I wish I could say that pushing through the fear to get my driver’s license was the ultimate triumph. But it wasn’t.
When I returned to the workforce and started driving more regularly, I had one accident after another. It felt like at least an annual occurrence. Each collision rocked my confidence, whether or not I was at fault. Each change in vehicles took away any comfort I’d grown to have in the driver’s seat. Every time there was an incident (even a flat tire), the time, money, and energy it took to work through it chipped away at any resilience I’d built up against my fear. And every time, it felt like I had to start all over.
Looking back, I can feel just how embarrassed I was by my situation, by my anxiety. Before I got my license, I only told who I absolutely had to about my inability to drive. I rarely gave details about the situation if I didn’t feel they were necessary. I realize now that while part of the reason for that was shame, another part was not wanting to allow anyone to challenge me to work through it.

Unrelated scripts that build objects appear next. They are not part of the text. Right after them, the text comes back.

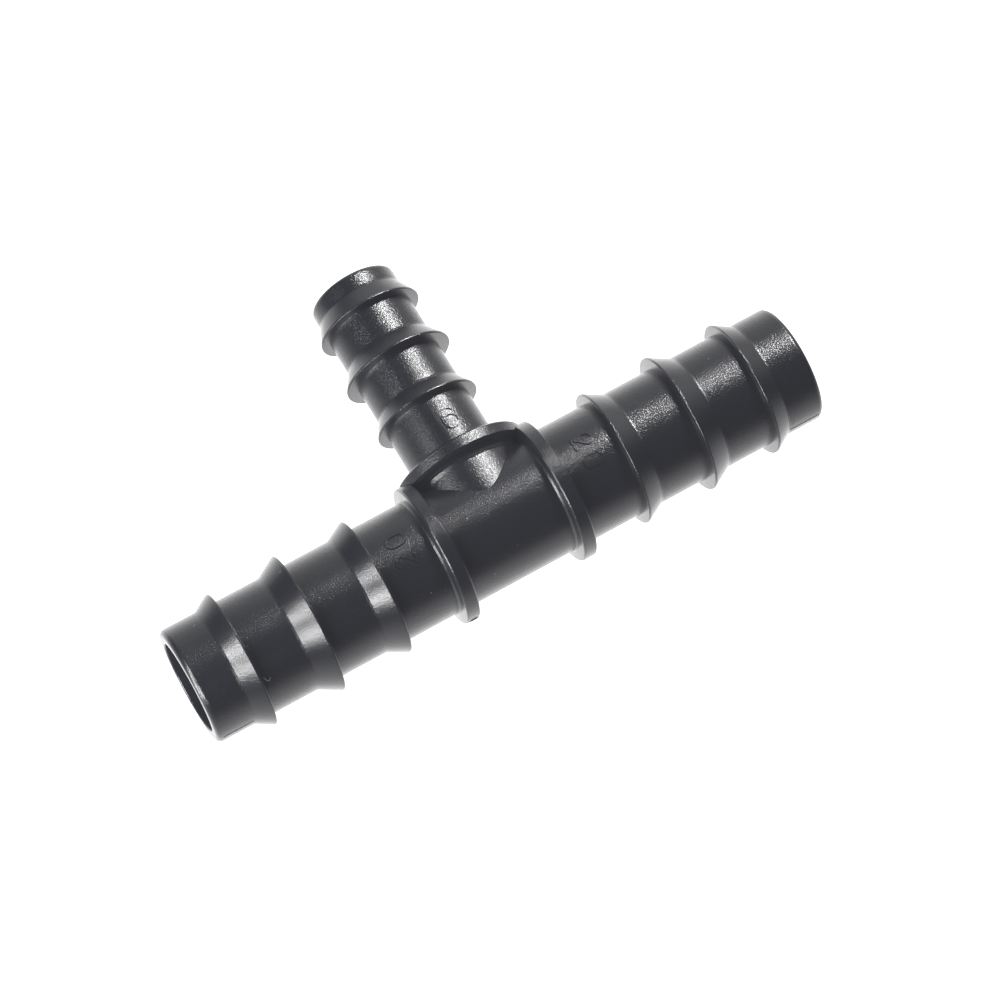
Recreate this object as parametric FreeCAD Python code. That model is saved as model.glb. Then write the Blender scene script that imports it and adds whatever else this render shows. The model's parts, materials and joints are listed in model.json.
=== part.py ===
import FreeCAD, Part

import math
import os

# Barbed tee connector for low-density polyethylene irrigation pipe: a straight run for 20 mm pipe
# along X and a reduced branch for 16 mm pipe along +Y.
# The real fitting is one moulding, so its moulded features are the separate solids here, and they
# meet face to face. The origin is where the run and branch axes cross. +Z is square to both.

# ---- driving dimensions, mm -------------------------------------------------------------------
RUN_OD = 17.2                 # plain outside diameter of the run's spigots and barrel
RUN_BORE = 13.4               # waterway of the run
RUN_TIP = 48.0                # from the branch axis to each end of the run
BRANCH_OD = 13.0              # plain outside diameter of the branch spigot
BRANCH_BORE = 9.4             # waterway of the branch
BRANCH_TIP = 40.5             # from the run axis to the end of the branch
NECK_OD = 16.8                # boss between the barrel and the branch collar

RUN_COLLAR_OD = 20.9          # pipe stop on each end of the run
RUN_COLLAR_INNER = 8.25       # from the branch axis to the collar's hub side
BRANCH_COLLAR_OD = 20.0       # pipe stop on the branch
BRANCH_COLLAR_INNER = 8.2     # from the run axis to the collar's hub side
COLLAR_RIM = 2.0              # width of each collar at its rim
COLLAR_DRAFT = 0.15           # how much wider each side of a collar is at its root
COLLAR_EDGE = 0.28            # rounding of the run collars' rims, and bevel of the branch collar's
COLLAR_FOOT = 0.25            # bevel where each side of a run collar meets its tube
NECK_FILLET = 1.1             # hollow where the neck meets the branch collar

# Barbs in order from the collar to the tip: (crest position, crest diameter, length of the ramp).
# The last one is part of the spigot's tip, which ends in a plain nose.
RUN_BARBS = [(18.95, 20.1, 2.9), (29.45, 20.6, 3.2), (39.85, 20.0, 2.55)]
BRANCH_BARBS = [(18.7, 15.7, 2.4), (26.95, 16.4, 2.8), (35.0, 15.6, 2.8)]
CREST_LAND = 0.3              # narrow flat on top of each barb
CREST_EDGE = 0.13             # rounding of the crest's two edges
RAMP_FOOT = 0.3               # length of the gentler slope at the foot of each ramp
BARB_UNDERCUT = 0.1           # how much wider a barb's back is at its root

TIP_EDGE = 0.8                # rounding outside each spigot's mouth
MOUTH_EDGE = 0.2              # rounding inside each spigot's mouth

# Nominal-size numerals: (distance from the hub, height along the spigot, width round the spigot).
RUN_MARK = (14.65, 3.1, 2.05)
BRANCH_MARK = (14.4, 3.4, 2.4)
MARK_STROKE = 0.3             # width of the raised stroke
MARK_RELIEF = 0.2             # how far the stroke stands out of the spigot
MARK_TURN = 10.4              # angle in degrees from the top of the spigot to each numeral

# ---- worked out from them ---------------------------------------------------------------------
RUN_R = RUN_OD / 2
BRANCH_R = BRANCH_OD / 2
RUN_COLLAR_OUTER = RUN_COLLAR_INNER + COLLAR_RIM
BRANCH_COLLAR_OUTER = BRANCH_COLLAR_INNER + COLLAR_RIM
RUN_SPLIT = RUN_COLLAR_INNER + COLLAR_RIM / 2         # barrel and spigots meet under the collars
BRANCH_SPLIT = BRANCH_COLLAR_INNER + COLLAR_RIM / 2   # neck and spigot meet inside the collar

X = FreeCAD.Vector(1, 0, 0)
Y = FreeCAD.Vector(0, 1, 0)
Z = FreeCAD.Vector(0, 0, 1)
ORIGIN = FreeCAD.Vector(0, 0, 0)


# ---- helpers ----------------------------------------------------------------------------------
def turned(corners):
    """Ring about +X from (position along X, radius, corner rounding) points in order."""
    points = [FreeCAD.Vector(along, radius, 0) for along, radius, _ in corners]
    edges = []
    start = None
    first = None
    for i, point in enumerate(points):
        before = (points[i - 1] - point).normalize()
        after = (points[(i + 1) % len(points)] - point).normalize()
        rounding = corners[i][2]
        enter = point
        leave = point
        if rounding:
            half = before.getAngle(after) / 2
            enter = point + before * (rounding / math.tan(half))
            leave = point + after * (rounding / math.tan(half))
            middle = (before + after).normalize()
            mid = point + middle * (rounding / math.sin(half) - rounding)
        if start is not None:
            edges.append(Part.makeLine(start, enter))
        if rounding:
            edges.append(Part.Arc(enter, mid, leave).toShape())
        if first is None:
            first = enter
        start = leave
    edges.append(Part.makeLine(start, first))
    face = Part.Face(Part.Wire(edges))
    return face.revolve(ORIGIN, X, 360)


def mirrored_to_left(shape):
    """The same feature on the other end of the run."""
    return shape.mirror(ORIGIN, X)


def turned_to_branch(shape):
    """A feature made about +X, moved to the branch axis +Y."""
    placed = shape.copy()
    placed.rotate(ORIGIN, Z, 90)
    return placed


def rod(radius, start, end, axis):
    """Solid cylinder about one of the fitting's axes."""
    return Part.makeCylinder(radius, end - start, axis * start, axis)


# ---- sub-parts --------------------------------------------------------------------------------
def barrel():
    """Middle of the run, between the two end spigots, open to the branch."""
    shape = rod(RUN_R, -RUN_SPLIT, RUN_SPLIT, X)
    shape = shape.cut(rod(RUN_BORE / 2, -RUN_SPLIT, RUN_SPLIT, X))
    return shape.cut(rod(BRANCH_BORE / 2, 0, BRANCH_SPLIT, Y))


def neck():
    """Boss that stands on the barrel and carries the branch collar and spigot."""
    shape = rod(NECK_OD / 2, 0, BRANCH_SPLIT, Y)
    shape = shape.cut(rod(RUN_R, -NECK_OD, NECK_OD, X))
    return shape.cut(rod(BRANCH_BORE / 2, 0, BRANCH_SPLIT, Y))


def back_root(crest):
    """Where the steep back of a barb meets its tube."""
    return crest - CREST_LAND / 2 - BARB_UNDERCUT


def spigot(outer, bore, start, barbs):
    """Plain tube about +X, from its root inside the collar to the back of the last barb."""
    end = back_root(barbs[-1][0])
    return turned([
        (start, bore / 2, 0),
        (end, bore / 2, 0),
        (end, outer / 2, 0),
        (start, outer / 2, 0),
    ])


def barb_corners(crest, crest_od, ramp, outer):
    """Outline of a hose barb: a ramp from the tip's side up to a narrow crest, and a steep back."""
    foot = crest + ramp
    return [
        (foot + RAMP_FOOT / 2, outer / 2, 0),
        (foot - RAMP_FOOT / 2, outer / 2 + RAMP_FOOT / 5, RAMP_FOOT / 2),
        (crest + CREST_LAND / 2, crest_od / 2, CREST_EDGE),
        (crest - CREST_LAND / 2, crest_od / 2, CREST_EDGE),
        (back_root(crest), outer / 2, 0),
    ]


def tip(outer, bore, end, barbs):
    """End of a spigot about +X: the last barb, then a plain nose with a rounded mouth."""
    return turned([
        (back_root(barbs[-1][0]), bore / 2, 0),
        (end, bore / 2, MOUTH_EDGE),
        (end, outer / 2, TIP_EDGE),
        *barb_corners(*barbs[-1], outer),
    ])


def run_collar():
    """Pipe stop round the joint of barrel and spigot, slightly thinner at the rim."""
    inner_root = RUN_COLLAR_INNER - COLLAR_DRAFT
    outer_root = RUN_COLLAR_OUTER + COLLAR_DRAFT
    return turned([
        (inner_root - COLLAR_FOOT, RUN_R, 0),
        (inner_root, RUN_R + COLLAR_FOOT, 0),
        (RUN_COLLAR_INNER, RUN_COLLAR_OD / 2, COLLAR_EDGE),
        (RUN_COLLAR_OUTER, RUN_COLLAR_OD / 2, COLLAR_EDGE),
        (outer_root, RUN_R + COLLAR_FOOT, 0),
        (outer_root + COLLAR_FOOT, RUN_R, 0),
    ])


def branch_collar(run_collars):
    """Pipe stop of the branch: seated on the end of the neck, closed in by the run's collars."""
    rim = BRANCH_COLLAR_OD / 2
    root = BRANCH_COLLAR_INNER - COLLAR_DRAFT
    shape = turned_to_branch(turned([
        (root - NECK_FILLET, NECK_OD / 2, 0),
        (root - NECK_FILLET / 2, NECK_OD / 2 + NECK_FILLET / 8, 0),
        (root - NECK_FILLET / 8, NECK_OD / 2 + NECK_FILLET / 2, 0),
        (root, NECK_OD / 2 + NECK_FILLET, 0),
        (BRANCH_COLLAR_INNER, rim - COLLAR_EDGE, 0),
        (BRANCH_COLLAR_INNER + COLLAR_EDGE, rim, 0),
        (BRANCH_COLLAR_OUTER - COLLAR_EDGE, rim, 0),
        (BRANCH_COLLAR_OUTER, rim - COLLAR_EDGE, 0),
        (BRANCH_COLLAR_OUTER + COLLAR_DRAFT, BRANCH_R, 0),
        (BRANCH_SPLIT, BRANCH_R, 0),
        (BRANCH_SPLIT, NECK_OD / 2, 0),
    ]))
    shape = shape.cut(rod(RUN_R, -BRANCH_COLLAR_OD, BRANCH_COLLAR_OD, X))
    for collar in run_collars:
        shape = shape.cut(collar)
    return shape


# ---- raised nominal-size numerals ---------------------------------------------------------------
def stroke(points):
    """Flat band with round ends along an arc through three points, then straight lines to the rest."""
    places = [FreeCAD.Vector(across, up, 0) for across, up in points]
    edges = [Part.Arc(places[0], places[1], places[2]).toShape()]
    for a, b in zip(places[2:], places[3:]):
        edges.append(Part.makeLine(a, b))
    return Part.Wire(edges).makeOffset2D(MARK_STROKE / 2, 0, True, False)


def numeral_strokes(numeral, height, width):
    """Strokes of one numeral, centred on the origin with its top towards +Y."""
    side = (width - MARK_STROKE) / 2
    top = (height - MARK_STROKE) / 2
    bend = top - side
    if numeral == "0":
        return [stroke([(side, bend), (0, top), (-side, bend), (-side, -bend)]),
                stroke([(-side, -bend), (0, -top), (side, -bend), (side, bend)])]
    if numeral == "1":
        return [stroke([(-side / 2, top - side / 2), (-side / 5, top - side / 3), (0, top), (0, -top)])]
    if numeral == "2":
        return [stroke([(-side, bend), (0, top), (side, bend), (-side, -top), (side, -top)])]
    return [stroke([(-side, -bend), (0, -top), (side, -bend)]),
            stroke([(side, -bend), (0, side - bend), (-side, -bend)]),
            stroke([(side * 0.8, bend + side * 0.6), (0, top), (-side, bend), (-side, -bend)])]


def size_mark(numeral, tube_r, mark, turn, toward_tip):
    """Raised numeral on top of a spigot along +Y, turned about the spigot's axis by an angle."""
    along, height, width = mark
    strokes = [flat.extrude(Z * tube_r) for flat in numeral_strokes(numeral, height, width)]
    solid = strokes[0]
    for another in strokes[1:]:
        solid = solid.fuse(another).removeSplitter()
    solid.translate(Y * along + Z * (tube_r / 2))
    solid.rotate(ORIGIN, Y, turn)
    shell = rod(tube_r + MARK_RELIEF, along - height, along + height, Y)
    shell = shell.cut(rod(tube_r, along - height, along + height, Y))
    solid = solid.common(shell)
    solid.rotate(ORIGIN, Z, toward_tip)
    return solid


# ---- the fitting ------------------------------------------------------------------------------
def fitting():
    """Every sub-part by name."""
    run_spigot = spigot(RUN_OD, RUN_BORE, RUN_SPLIT, RUN_BARBS)
    run_tip = tip(RUN_OD, RUN_BORE, RUN_TIP, RUN_BARBS)
    branch_spigot = spigot(BRANCH_OD, BRANCH_BORE, BRANCH_SPLIT, BRANCH_BARBS)
    branch_tip = tip(BRANCH_OD, BRANCH_BORE, BRANCH_TIP, BRANCH_BARBS)
    collar = run_collar()
    left_collar = mirrored_to_left(collar)
    parts = {
        "run_barrel": barrel(),
        "branch_neck": neck(),
        "right_collar": collar,
        "left_collar": left_collar,
        "branch_collar": branch_collar([collar, left_collar]),
        "right_spigot": run_spigot,
        "left_spigot": mirrored_to_left(run_spigot),
        "branch_spigot": turned_to_branch(branch_spigot),
        "right_tip": run_tip,
        "left_tip": mirrored_to_left(run_tip),
        "branch_tip": turned_to_branch(branch_tip),
    }
    for number, barb in enumerate(RUN_BARBS[:-1], 1):
        ring = turned(barb_corners(*barb, RUN_OD))
        parts[f"right_barb_{number}"] = ring
        parts[f"left_barb_{number}"] = mirrored_to_left(ring)
    for number, barb in enumerate(BRANCH_BARBS[:-1], 1):
        parts[f"branch_barb_{number}"] = turned_to_branch(turned(barb_corners(*barb, BRANCH_OD)))
    marks = {
        "left": ("20", RUN_R, RUN_MARK, 90),
        "right": ("20", RUN_R, RUN_MARK, -90),
        "branch": ("16", BRANCH_R, BRANCH_MARK, 0),
    }
    for end, (size, tube_r, mark, toward_tip) in marks.items():
        for numeral, turn in zip(size, (-MARK_TURN, MARK_TURN)):
            parts[f"{end}_mark_{numeral}"] = size_mark(numeral, tube_r, mark, turn, toward_tip)
    return parts


os.makedirs("parts", exist_ok=True)
for name, shape in fitting().items():
    solid = shape.Solids[0]
    solid.exportStep(f"parts/{name}.step")
    print(f"{name:16s} solids {len(shape.Solids)}  volume {solid.Volume:9.3f} mm3  valid {solid.isValid()}")
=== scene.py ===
import json
import math
import random

import bpy
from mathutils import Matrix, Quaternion, Vector


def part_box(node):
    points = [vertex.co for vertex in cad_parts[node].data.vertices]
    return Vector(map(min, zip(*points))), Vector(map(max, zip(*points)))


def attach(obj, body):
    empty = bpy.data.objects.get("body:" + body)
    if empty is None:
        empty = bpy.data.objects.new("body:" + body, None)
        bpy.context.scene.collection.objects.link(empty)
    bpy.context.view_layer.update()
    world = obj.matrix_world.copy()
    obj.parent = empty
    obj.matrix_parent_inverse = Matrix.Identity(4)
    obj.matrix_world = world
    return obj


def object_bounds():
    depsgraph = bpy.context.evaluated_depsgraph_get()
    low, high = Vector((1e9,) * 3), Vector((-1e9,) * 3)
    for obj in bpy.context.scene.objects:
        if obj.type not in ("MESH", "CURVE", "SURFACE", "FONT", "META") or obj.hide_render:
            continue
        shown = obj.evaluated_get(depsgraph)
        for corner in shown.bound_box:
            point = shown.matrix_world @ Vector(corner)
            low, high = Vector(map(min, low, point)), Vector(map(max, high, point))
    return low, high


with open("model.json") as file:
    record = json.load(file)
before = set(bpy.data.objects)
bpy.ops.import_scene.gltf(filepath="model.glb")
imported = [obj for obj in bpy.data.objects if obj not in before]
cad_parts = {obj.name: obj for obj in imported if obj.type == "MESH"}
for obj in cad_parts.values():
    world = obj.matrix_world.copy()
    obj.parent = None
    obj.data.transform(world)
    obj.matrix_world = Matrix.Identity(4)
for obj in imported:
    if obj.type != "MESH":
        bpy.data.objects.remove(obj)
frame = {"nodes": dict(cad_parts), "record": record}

CAD_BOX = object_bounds()
MOUNTS = {mount["name"]: mount for mount in frame["record"]["mounts"]}

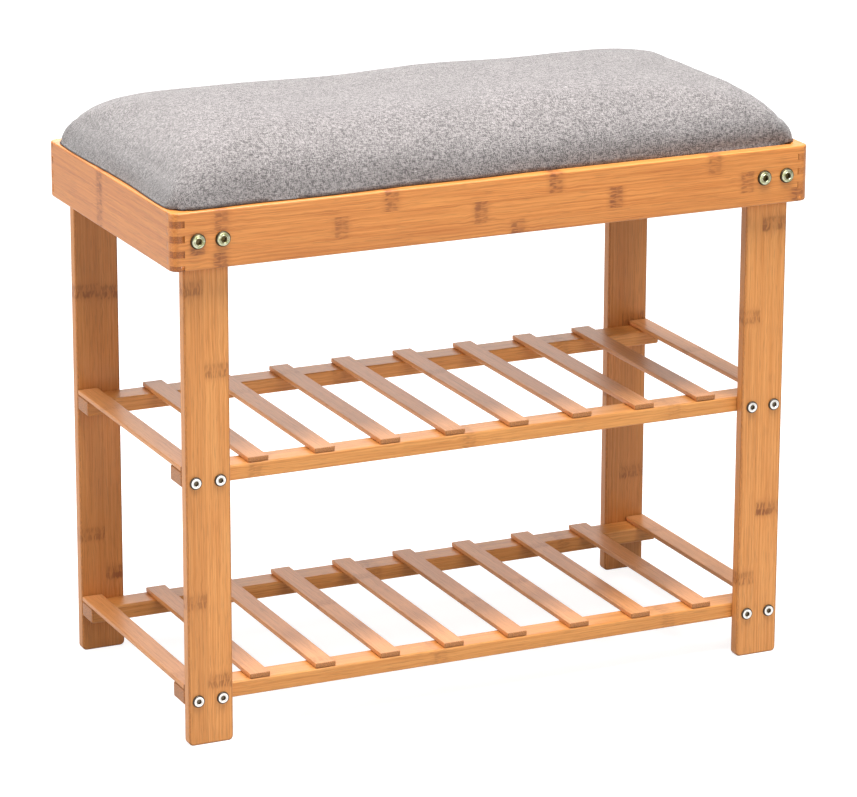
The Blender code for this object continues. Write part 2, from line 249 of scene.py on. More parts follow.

I knew the whole situation would be intensely challenging to overcome and to be completely honest, I wasn’t sure I wanted to put in the work toward something I wasn’t sure was even possible. I’m not sure I knew that I could do it, and I didn’t want to fail.
But if moms are anything, we are so often stronger than we realize.
This lesson, decades in the making, has been priceless for me to learn… as a human, a partner, a friend, and a mother. And that’s not to say I’m over it, because I’m not. I’m filled with dread every single time I get in the wheel of a car. Thankfully, I’m (usually) able to push the fear aside enough to focus on the task at hand. So I can do it… Nevertheless, I still really, really hate driving!
Whether your fear is driving or something else entirely, know that more resources are available to you than ever. Talk to a friend, join a support group, find a therapist – in person or online. Figure out one small goal you can set right in front of you to block out what overwhelms you in the bigger picture or down the road. Then, take one small step—every day. You’ll be amazed how far you end up going.